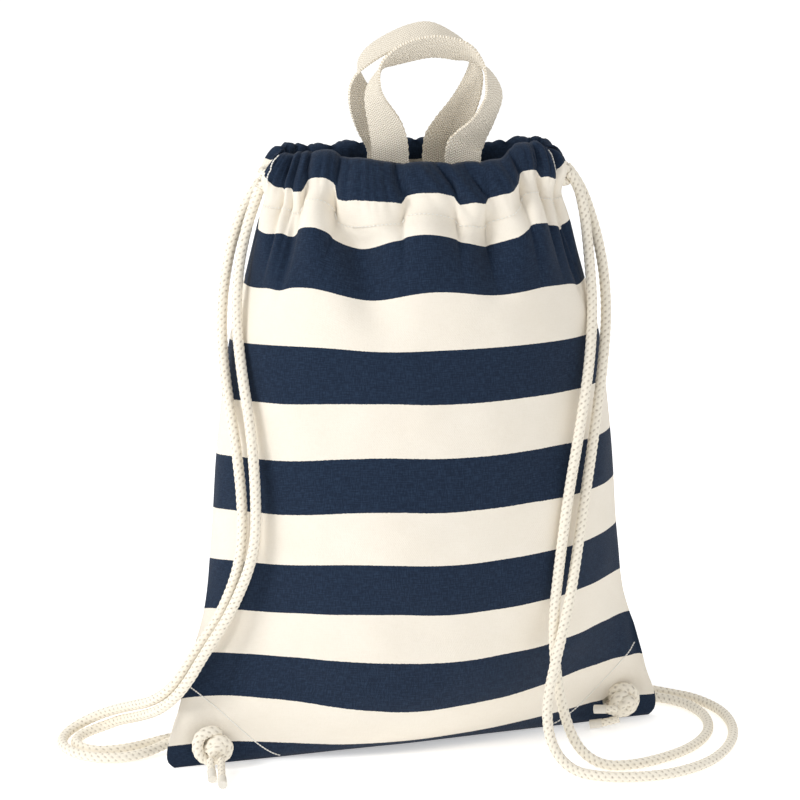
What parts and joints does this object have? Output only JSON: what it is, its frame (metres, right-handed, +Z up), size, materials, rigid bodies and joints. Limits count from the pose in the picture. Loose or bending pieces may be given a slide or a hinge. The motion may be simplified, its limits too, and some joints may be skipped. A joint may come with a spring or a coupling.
{
  "type": "drawstring sack",
  "caption": "Striped canvas sack with a gathered drawstring mouth, webbing grab loops and braided shoulder cords knotted at the bottom corners.",
  "frame": {"origin": "on the floor, under the middle of the body's bounding box (free cords left out)", "axes": "+Z up from the bottom seam to the handle loops, -Y towards the front panel, X across the mouth"},
  "size_m": [0.4897, 0.1726, 0.5178],
  "materials": {
    "striped_canvas": "matt woven cotton canvas with navy stripes",
    "navy_canvas": "matt woven cotton canvas",
    "cotton_webbing": "matt herringbone webbing",
    "cotton_cord": "matt braided cotton",
    "thread": "matt sewing thread",
    "eyelet_metal": "satin nickelled brass, assumed",
    "sealed_tip": "milky sealed cord end"
  },
  "bodies": {
    "sack": {"back_handle_tabs": "cotton_webbing", "back_hem": "navy_canvas", "back_hem_stitching": "thread", "back_panel": "striped_canvas", "front_handle_tabs": "cotton_webbing", "front_hem": "navy_canvas", "front_hem_stitching": "thread", "front_panel": "striped_canvas", "left_cord_back_strand": "cotton_cord", "left_cord_front_strand": "cotton_cord", "left_cord_tunnel_run": "cotton_cord", "left_corner_patch": "striped_canvas", "left_corner_stitching": "thread", "left_eyelet": "eyelet_metal", "left_eyelet_washer": "eyelet_metal", "left_knot": "cotton_cord", "left_tail_1": "cotton_cord", "left_tail_1_tip": "sealed_tip", "left_tail_2": "cotton_cord", "left_tail_2_tip": "sealed_tip", "right_cord_back_strand": "cotton_cord", "right_cord_front_strand": "cotton_cord", "right_cord_tunnel_run": "cotton_cord", "right_corner_patch": "striped_canvas", "right_corner_stitching": "thread", "right_eyelet": "eyelet_metal", "right_eyelet_washer": "eyelet_metal", "right_knot": "cotton_cord", "right_tail_1": "cotton_cord", "right_tail_1_tip": "sealed_tip", "right_tail_2": "cotton_cord", "right_tail_2_tip": "sealed_tip", "tunnel_end_stitching": "thread"},
    "front_loop": {"front_handle": "cotton_webbing"},
    "back_loop": {"back_handle": "cotton_webbing"}
  },
  "joints": [
    {"name": "front_handle_fold", "type": "hinge", "parent": "sack", "child": "front_loop", "pos_m": [0.008, -0.0015, 0.431], "axis": [1, 0, 0], "range_deg": [0, 75]},
    {"name": "back_handle_fold", "type": "hinge", "parent": "sack", "child": "back_loop", "pos_m": [0, 0.0215, 0.431], "axis": [-1, 0, 0], "range_deg": [0, 75]}
  ]
}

_ _ _

OBJECTIVE =
Reproduce every line of the data verbatim.

SOLUTION =
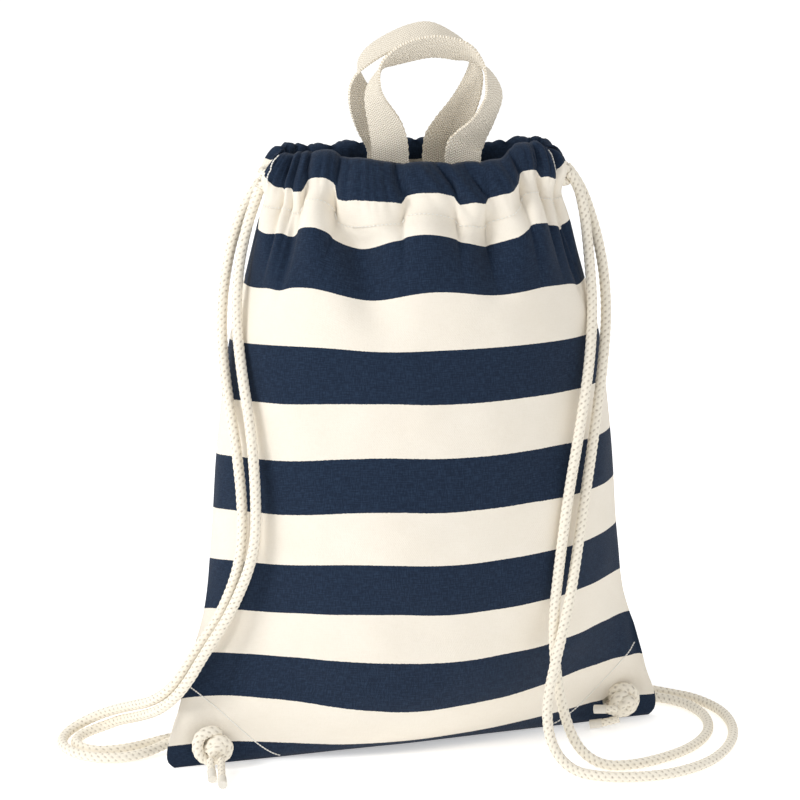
What parts and joints does this object have? Output only JSON: what it is, its frame (metres, right-handed, +Z up), size, materials, rigid bodies and joints. Limits count from the pose in the picture. Loose or bending pieces may be given a slide or a hinge. The motion may be simplified, its limits too, and some joints may be skipped. A joint may come with a spring or a coupling.
{
  "type": "drawstring sack",
  "caption": "Striped canvas sack with a gathered drawstring mouth, webbing grab loops and braided shoulder cords knotted at the bottom corners.",
  "frame": {"origin": "on the floor, under the middle of the body's bounding box (free cords left out)", "axes": "+Z up from the bottom seam to the handle loops, -Y towards the front panel, X across the mouth"},
  "size_m": [0.4897, 0.1726, 0.5178],
  "materials": {
    "striped_canvas": "matt woven cotton canvas with navy stripes",
    "navy_canvas": "matt woven cotton canvas",
    "cotton_webbing": "matt herringbone webbing",
    "cotton_cord": "matt braided cotton",
    "thread": "matt sewing thread",
    "eyelet_metal": "satin nickelled brass, assumed",
    "sealed_tip": "milky sealed cord end"
  },
  "bodies": {
    "sack": {"back_handle_tabs": "cotton_webbing", "back_hem": "navy_canvas", "back_hem_stitching": "thread", "back_panel": "striped_canvas", "front_handle_tabs": "cotton_webbing", "front_hem": "navy_canvas", "front_hem_stitching": "thread", "front_panel": "striped_canvas", "left_cord_back_strand": "cotton_cord", "left_cord_front_strand": "cotton_cord", "left_cord_tunnel_run": "cotton_cord", "left_corner_patch": "striped_canvas", "left_corner_stitching": "thread", "left_eyelet": "eyelet_metal", "left_eyelet_washer": "eyelet_metal", "left_knot": "cotton_cord", "left_tail_1": "cotton_cord", "left_tail_1_tip": "sealed_tip", "left_tail_2": "cotton_cord", "left_tail_2_tip": "sealed_tip", "right_cord_back_strand": "cotton_cord", "right_cord_front_strand": "cotton_cord", "right_cord_tunnel_run": "cotton_cord", "right_corner_patch": "striped_canvas", "right_corner_stitching": "thread", "right_eyelet": "eyelet_metal", "right_eyelet_washer": "eyelet_metal", "right_knot": "cotton_cord", "right_tail_1": "cotton_cord", "right_tail_1_tip": "sealed_tip", "right_tail_2": "cotton_cord", "right_tail_2_tip": "sealed_tip", "tunnel_end_stitching": "thread"},
    "front_loop": {"front_handle": "cotton_webbing"},
    "back_loop": {"back_handle": "cotton_webbing"}
  },
  "joints": [
    {"name": "front_handle_fold", "type": "hinge", "parent": "sack", "child": "front_loop", "pos_m": [0.008, -0.0015, 0.431], "axis": [1, 0, 0], "range_deg": [0, 75]},
    {"name": "back_handle_fold", "type": "hinge", "parent": "sack", "child": "back_loop", "pos_m": [0, 0.0215, 0.431], "axis": [-1, 0, 0], "range_deg": [0, 75]}
  ]
}